Summer travel is in full-swing – so here’s a little bit of humor on that topic:
Travel Agent: “I can get you three days and two nights in Rome for a hundred bucks.”
Customer: “How come so cheap?”
Travel Agent: “The days are July 11, 12 and 13. The nights are July 21 and 22.”
In a panic, a traveler called down to the hotel’s front desk soon after checking in. “Help!” he yelled. “I’m trapped inside my room!”
“What do you mean, trapped?”
“Well, I see three doors,” the man explained. “The first opens to a closet, and the second to a bathroom. And the third door has a ‘Do Not Disturb’ sign hanging on it.”

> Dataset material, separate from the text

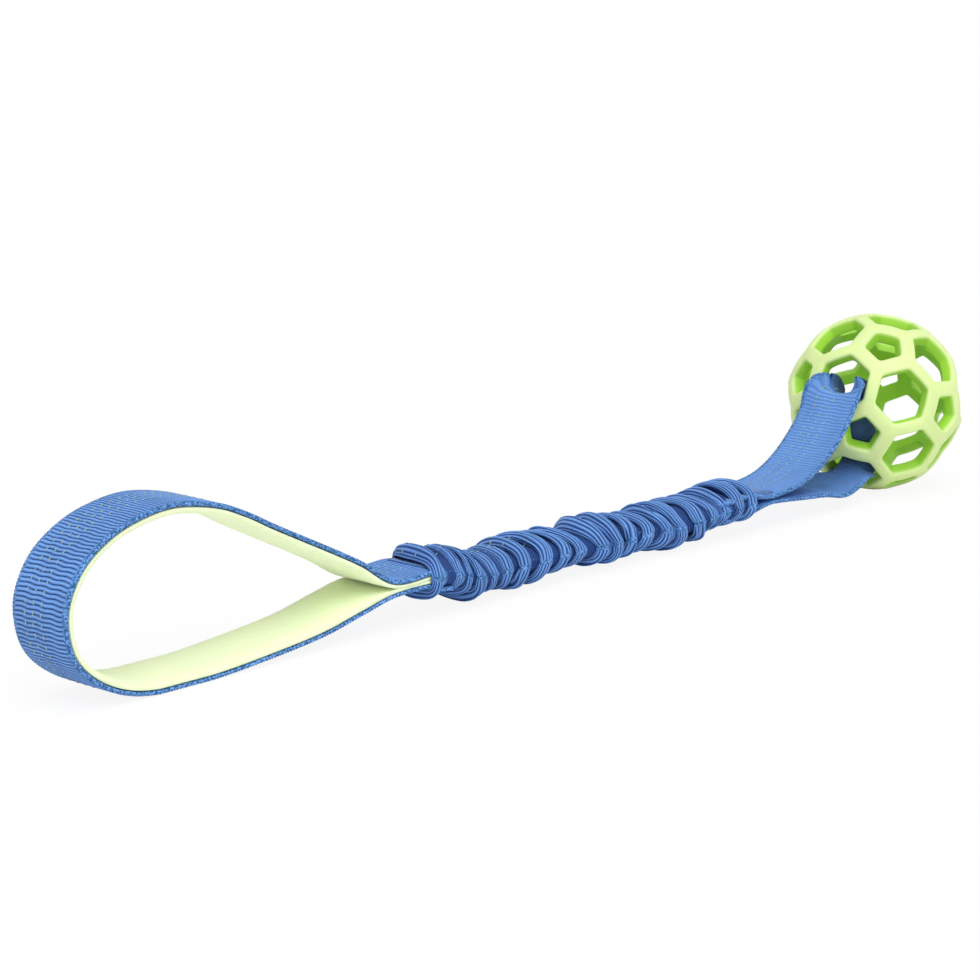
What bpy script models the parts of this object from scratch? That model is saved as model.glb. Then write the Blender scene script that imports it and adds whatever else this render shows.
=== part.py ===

A couple were getting ready for bed on their wedding night at the Watergate Hotel. The blushing bride asked, “What if our hotel room is bugged? That would be so embarrassing honey.”
“That was a long time ago, sweetheart, but if it’ll make you feel more at ease, I’ll search the room.”
The groom searched under the tables and behind pictures. Then he turned back the rug and sure enough, there was a funny-looking gizmo in the floor. He took out the screws, got rid of the hardware, and climbed into bed.
The next morning the newlyweds were awakened by a hotel clerk who wanted to know if they had slept well.
“We did,” replied the groom. “Why do you ask?”
“It’s rather unusual, actually, the clerk answered. “Last night the couple in the room below yours had a chandelier fall on them during the night.”